Which raises the question, how much more cruel and punitive do Wags and Landry want our burgeoning police state to become? Because if conditions at the Parish Prison are any indication, things are pretty bad right now. 

Four jail supervisors walked out during their shifts inside the Orleans Justice Center on Friday following multiple fires, at least one stabbing and a feces-throwing incident in the lockup, the Orleans Parish Sheriff’s Office has confirmed.

The deputies returned to their posts later that day after speaking with sheriff's office brass.

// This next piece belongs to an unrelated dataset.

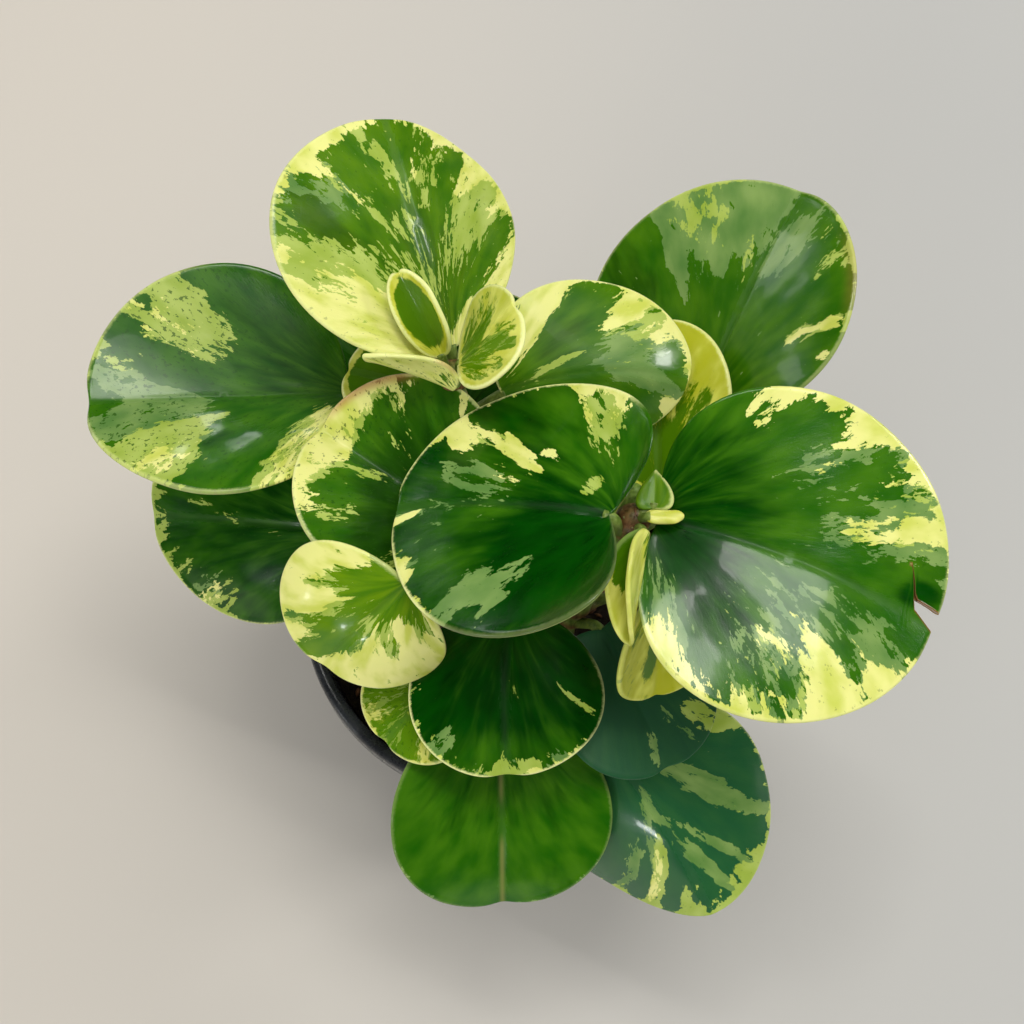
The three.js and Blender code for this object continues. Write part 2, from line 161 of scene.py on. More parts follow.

OPSO spokesperson Casey McGee said low staffing, coupled with a swelling jail population, have created an environment conducive to fights, disciplinary infractions by incarcerated people and uses of force.

Uh oh the Sheriff's office is understaffed. I think we know what comes next.  Actually, it's already happened. Recall that earlier this year, Sheriff Hutson asked voters to approve an additional $13 million in property taxes to help her run these torture chambers. They said no but, clearly, it doesn't end there.

This is a classic scenario.  The more people they cram into the jail, the more staff the Sheriff needs to hire, the more money the Sheriff can demand.  It's the vicious cycle people were told they were electing this Sheriff and this DA to end. But here they are. Definitely not ending it. Instead they are each caving to political pressure to run the other direction.  No doubt the result of this fall's election will push them even further. 

Today, The Lens points out that the jail population is approaching a "cap" imposed by City Council in 2019.  What happens if it runs over?  Nobody knows. But given that our politics only favors more and harsher punishment for the least powerful, our guess is, probably nothing.

*FWIW the Democrat on these stages, Shawn Wilson responded "yes" to one of those rapid fire yes/no questions asking whether the State Police, in light of the fatal beating of Ronald Greene, have a racism problem.  A few moments later, however, Wilson ducked back in to apologize for that answer which he would like to change to "it's complicated."